The document’s publication prompted a focus on workplace culture at the Capitol this week, and a discussion about the necessity of transparency in fixing a system Democratic Gov. J.B. Pritzker said has been “pervasive for a long time.”

At signing ceremonies for two statutes — one affording protections to those who rent homes in Illinois and are not U.S. citizens, and the other increasing the minimum wage for teachers — the governor fielded questions about the environment for state employees under the dome.

He said the culture of sexual harassment, which “exists in Springfield on both sides of the aisle,” needs to be challenged.

“The only way to do that — you can’t just do one-time trainings, you can’t just announce that this is a problem — you have to be persistent and consistent about addressing it,” Pritzker said Wednesday.

But he also stressed the importance of transparency in the system set up to investigate complaints of misconduct.

“Transparency is critically important,” the governor said Thursday. “Once we know that people need to be held accountable and there’s information that ultimately as a result should be shared, we want to make sure that it’s transparent.”

That message of accountability is a theme echoed in the report shared by Madigan’s office. Written by former Executive Inspector General Maggie Hickey, it states that many interviewed for the investigation believe the speaker’s office “can use its power to eliminate harassment and discrimination from the Capitol workplace by being transparent, accountable, and a model for other workplaces and legislatures.”

Meanwhile, Barrington Hills Republican Rep. David McSweeney said it is “outrageous” another type of report is not made public — a document compiled after an investigation of alleged wrongdoing by lawmakers or their staff.

Any complaints of discrimination, harassment, assault or instances of misconduct by someone working in or for the General Assembly goes to the legislative inspector general. Currently, that post is filled by Carol Pope, a former state’s attorney, circuit court judge and appellate court justice.

If the inspector general wants to investigate the complaint, she needs permission from the Legislative Ethics Commission. It is a panel of eight lawmakers — two from each of the caucuses. The exception is for allegations of sexual harassment, which she can investigate without permission.

Once an investigation is concluded and the inspector general submits her report to the commission, it is up to the panel of lawmakers whether that document is made public. The former inspector general, Julie Porter, wrote in an op-ed published in the Chicago Tribune in April, “The only way to hold a legislator accountable in Illinois — and to promote discussion and change — is for the LIG to be able to publish her findings.”

Before she left her post, Porter asked the commission to publish two reports, one in which she wrote a lawmaker “engaged in wrongdoing” and one she did not elaborate on. The ethics commission declined.

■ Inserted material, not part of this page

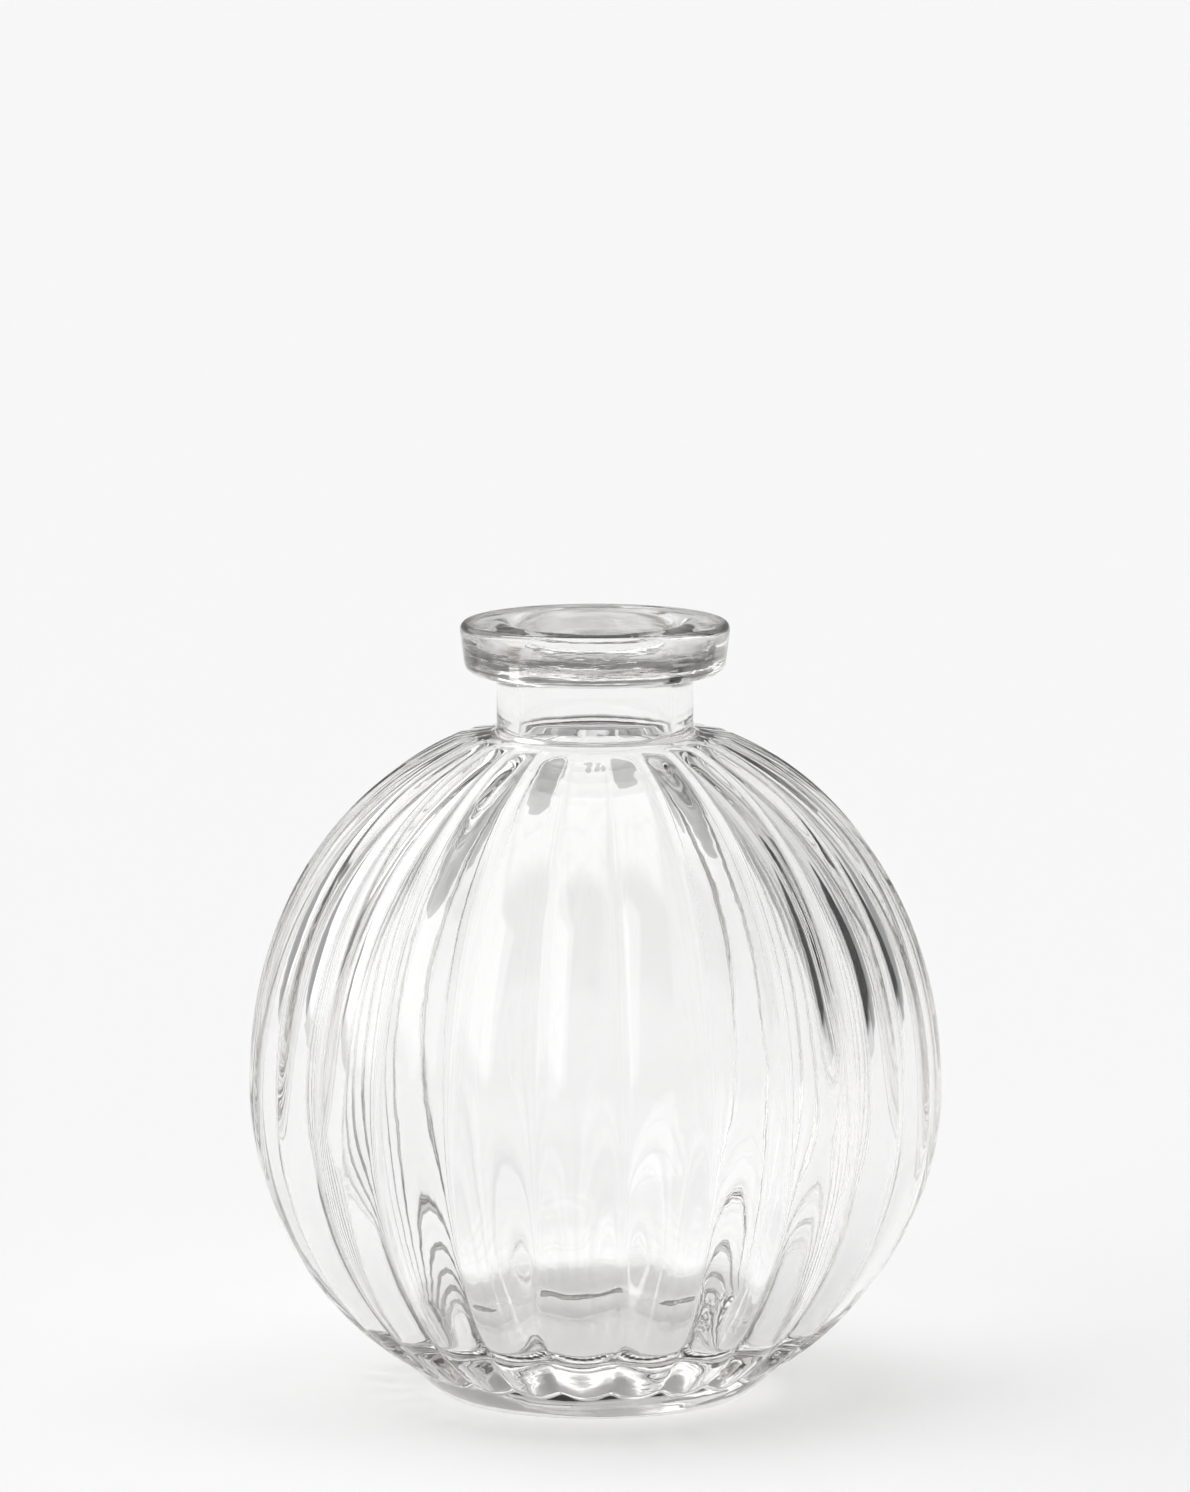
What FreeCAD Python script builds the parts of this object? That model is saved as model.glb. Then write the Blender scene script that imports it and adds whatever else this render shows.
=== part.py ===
"""Ribbed globe bud vase in clear moulded glass.

The real vase is one continuous wall of glass.  It is written here as the six zones that a
glassmaker names on any bottle, from the top down: lip, neck, shoulder, belly, heel and base.
Each zone is its own solid, and neighbours meet face to face on a level plane.

Millimetres, +Z up.  The origin is the middle of the circle that the vase stands on.
"""

import FreeCAD, Part
import math
import os

from FreeCAD import Vector

# Overall shape of the globe, measured over the crests of its lobes.
GLOBE_RADIUS = 44.6
GLOBE_CENTRE_Z = 39.5
SHOULDER_RISE = 49.05  # from the globe's centre to where its upper curve would close
SHOULDER_FULLNESS = 2.11  # exponent of the upper curve: 2 is an ellipse, more is fuller
SHOULDER_TOP_Z = 85.45  # the level ring round the neck's root, where the lobes start
HEEL_DROP = 42.5  # from the globe's centre to where its lower curve would close

# The lobes that run from the neck to the foot like those of a pumpkin.
LOBES = 24
LOBE_DEPTH = 1.7  # crest to valley at the belly
VALLEY_SOFTNESS = 0.2  # 0 gives knife-sharp valleys, 1 gives plain waves
LOBE_FADE_UP = 0.5  # exponent of the depth's growth from the neck outwards
LOBE_FADE_DOWN = 0.8  # and of its loss from the belly in to the foot
INSIDE_LOBE_DEPTH = 1.4  # the same lobes on the inside of the shoulder
INSIDE_LOBE_FULL_Z = 50.0  # they start to thin out here
INSIDE_LOBE_END_Z = 20.0  # and the inside is plain below this level

# The wall.
BELLY_WALL = 3.0  # over a crest
SHOULDER_WALL = 3.0
HEEL_WALL = 2.5
FLOOR_Z = 10.2  # the flat floor of the inside
FLOOR_CORNER = 2.2  # how far in from its sharp corner the floor's edge starts to turn up
FLOOR_CORNER_RISE = 1.8  # how far up the wall that turn runs

# Neck and lip.
NECK_RADIUS = 12.6
NECK_WALL = 2.8
NECK_COVE = 1.5  # radius of the cove where the neck rises from the shoulder
TOTAL_HEIGHT = 100.0
LIP_RADIUS = 17.3
LIP_HEIGHT = 6.6
LIP_TAPER = 0.5  # how much the lip's side draws in from top to bottom
LIP_TOP_ROUND = 1.0
LIP_UNDER_ROUND = 1.6
MOUTH_FLARE = 2.6  # how much wider the mouth is than the bore
MOUTH_DEPTH = 3.0  # how far down the flare runs

# Foot.
CONTACT_RADIUS = 19.4  # outer edge of the ring that the vase stands on
CONTACT_WIDTH = 2.4
HEEL_ROUND = 13.0  # radius of the smooth arc that rises from that edge
HEEL_LEAN = math.radians(28.0)  # slope of the arc where it leaves the edge
HEEL_TOP_Z = 7.0  # the arc ends at this level, inside the lobes
PUSH_UP = 1.4  # rise of the underside's hollow

# Level planes between the zones.
BELLY_TOP_Z = 62.0
BELLY_BOTTOM_Z = 25.0
BASE_TOP_Z = FLOOR_Z + FLOOR_CORNER_RISE

# How finely a lobed section and a lofted zone are drawn.
POINTS_PER_LOBE = 8
SECTION_STEP = 5.0

BORE_RADIUS = NECK_RADIUS - NECK_WALL
NECK_ROOT_RADIUS = NECK_RADIUS + NECK_COVE
INSIDE_RADIUS = GLOBE_RADIUS - BELLY_WALL
INSIDE_RISE = SHOULDER_RISE - SHOULDER_WALL
INSIDE_DROP = HEEL_DROP - HEEL_WALL
LIP_BOTTOM_Z = TOTAL_HEIGHT - LIP_HEIGHT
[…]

“I am statutorily bound to preserve the details as confidential, so I cannot describe the matters or the nature of the violations that I found. What I can say is that the public should be reading about and debating my reports,” she wrote. “Some readers may agree with me, some may not — but either way, the process of understanding the LIG’s investigation and grappling with her conclusions would be much healthier than allowing them to be buried and forgotten.”

Hickey’s report, McSweeney said, supports his call “for full transparency about legislator misconduct.” The first step, he added, is for the head of his caucus, House Minority Leader Jim Durkin, to “immediately demand the release of the buried report.”

According to commission documents, the inspector general asked permission to open five investigations, including one harassment claim.

Spokespersons for the other legislative leaders did not directly respond to questions about whether they would pursue independent investigations into the workplace environment in their offices.

Durkin hired a law firm to “review, assess and evaluate our office procedures, protocols and work environment,” his spokesperson said in an email, “when the #MeToo movement unraveled under the dome.”

“Several employees were randomly selected to be interviewed from offices in Springfield and Chicago, and the entirety of the review lasted approximately two months,” she wrote. “The firm ultimately expanded the harassment section of the House Republican Staff Personnel Rules and Regulations Handbook to include a more comprehensive document for employees to turn to if they are subject to harassment. We have a zero tolerance policy of harassment of any kind.”

The Senate President’s Office’s personnel policies were updated not long after Senate President John Cullerton assumed the leadership position with the goal to “foster a safe, professional work environment in which anyone who feels victimized can come forward with confidence knowing that their rights and privacy will be protected,” a spokesperson said in an email.

A representative from Senate Minority Leader Bill Brady’s office did not respond to a request for comment.